Die Behörde dementierte dann zwar nachfolgend. Staatlicherseits liegt das Mindestalter bei 18 Jahren in der Türkei. Doch können Ehen islamisch gültig auch vor dem Imam geschlossen werden und entziehen sich damit der staatlichen Regelung. Erdogan versucht, genau diese Eheform wieder voranzubringen,
„Ob ihr es wollt oder nicht, das Gesetz wird kommen.“ Mit diesen Worten hatte der türkische Staatschef Recep Tayyip Erdogan in Ankara seine Entschlossenheit, islamische Ehen einzuführen unterstrichen. Bisher durften nur Standesbeamte rechtsgültige Trauungen vollziehen. Religiöse Eheschließungen waren zwar zusätzlich möglich, aber nicht allein gültig. Künftig sollen sich Paare vor einem Mufti, einem islamischen Rechtsgelehrten, das Ja-Wort geben können. Er ersetzt den Standesbeamten.“
Auch werden derzeit in der Türkei Initiativen gesehen, die das Kopftuch bei Kindern über das Verschenken von Schals fördern wollen.

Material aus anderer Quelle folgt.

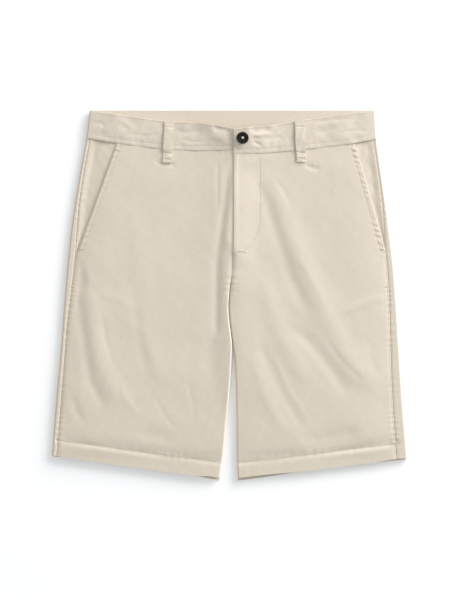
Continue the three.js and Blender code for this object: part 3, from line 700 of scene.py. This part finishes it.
# A loop below the back waistband, flat on the floor
def backLoopPiece(name, x):
    across = np.linspace(-0.5, 0.5, 12)[None, :]
    toEdge = np.abs(across)
    t = np.linspace(0, 1, 50)[:, None]
    loopX = x + across * loopSize["width"] + 0 * t
    down = 0.4 + t * loopSize["backLength"] + 0 * across
    under = 0.05 + 0.4 * (toEdge * 2) ** 8 + 0.2 * bump(toEdge - 0.33, 0.05) + 0 * t
    inside = np.stack([loopX, down, np.full(loopX.shape, loopSize["thick"])], -1)
    outside = np.stack([loopX, down, under], -1)
    return wallMesh(name, outside, inside)


pieces = {}
halves = dict(Right=rightSide, Left=leftSide)
makers = dict(front=frontPiece, back=backPiece, pocketFacing=facingPiece, waistband=bandPiece)
for kind, make in makers.items():
    for word, side in halves.items():
        pieces[kind + word] = make(kind + word, side)
pieces["loopFrontRight"] = frontLoopPiece("loopFrontRight", rightSide, -95.8, -3)
pieces["loopFrontLeft"] = frontLoopPiece("loopFrontLeft", leftSide, 97.2, 3)
backLoops = dict(Right=-105, Centre=0, Left=105)
for word, x in backLoops.items():
    pieces["loopBack" + word] = backLoopPiece("loopBack" + word, x)
print("cloth pieces made")


buttonSize = dict(across=17.8, thick=3.0, rim=2.0, dish=0.8, hole=1.7, pitch=2.9, sides=64, clear=0.9)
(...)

Gestern hatte sich der Ministerpräsident von NRW, Armin Laschet zu Wort gemeldet. Gedacht war da wohl, dass hier wirkende Imame in diesem Kontext Verbündete sein könnten:
„Die Moscheegemeinden könnten hier helfen, indem jeder Imam im Freitagsgebet den Familien erklärt, dass das Kopftuchtragen von Mädchen mit Religion nichts zu tun hat. […] „Kindern vor der Religionsreife und vor der Geschlechtsreife das Kopftuch anzuziehen, halte ich für nicht geboten.“
Diese Vorstellung ist als Wunsch und Ansinnen nachvollziehbar, offenbart jedoch mit welcher Naivität die religiösen Funktionäre eingeordnet werden. Die Imame, die von der Diyanet entsandt sind, agieren weisungsgebunden. Ist ein Dissens da, also ein Widerspruch zwischen den diffusen Wünschen hiesiger Politiker und den Vorgaben ihres Arbeitgebers, werden sie sich in der Regel an die Vorgaben der Diyanet halten. Die Diyanet stellt jedoch nicht nur für die DITIB die Imame. Auch die ATIB, eine Organisation aus dem Graue Wölfe-Spektrum, bezieht ihre Imame nach Aussage von Mehmet Celebi von der Diyanet. Von der IGMG wurde vor einiger Zeit anläßlich einer Kleinen Anfrage bekannt, dass auch sie einen Teil ihrer Vorbeter von der Behörde bezieht. Und so sind die Positionierungen klar:
„Der einflussreiche Dachverband Ditib, der vom türkischen Staat finanziert wird, verweist ebenfalls auf das Gesetz und das allgemeine Recht der Eltern auf die religiöse Erziehung ihrer Kinder. Und Ditib klagt an: „Sondergesetze für Muslime zu fordern, ist ein immer wiederkehrendes politisches Verhaltensmuster, um Gesellschaft und Medien von dringlichen Problemen abzulenken“, sagt die Pressesprecherin Ayse Aydın. […] Und Bekir Altaş, Generalsekretär der Islamischen Gemeinschaft Millî Görüş, hält es für das „normalste der Welt“, dass Eltern ihre Kinder durch ein Kopftuch an die Religion heranführen würden. Den Vorwurf von Staatsministerin Güler, das Kopftuch würde junge Mädchen sexualisieren, erkennt er nicht an. Er sagt: „Wenn sich das Mädchen später gegen das Kopftuch entscheidet, was nicht selten vorkommt, ist es sein Wille, und wenn es sich dafür entscheidet, ebenso.“ Warum es aber sinnvoll sein soll, schon Mädchen vor der Pubertät mit einem Kopftuch an die Religion heranzuführen, erklären beide Verbände auch auf Nachfrage nicht.“
Der jüngste Vorstoß von Laschet, dass die Imame aktiv werden könnten, findet daher erwartungsgemäß** wohl wenig Gegenliebe. So meinte Ali Kizilkaya, ein langjähriger IGMG-Funktionär und ehemaliger Vorsitzender des Islamrats, „Erlässt jetzt der nordrhein-westfälische Ministerpräsident Laschet schon „Fatwas“, die die Imame bitteschön umsetzten sollen. Unglaublich!“
Auch der Kommentarbereich ist lesenswert.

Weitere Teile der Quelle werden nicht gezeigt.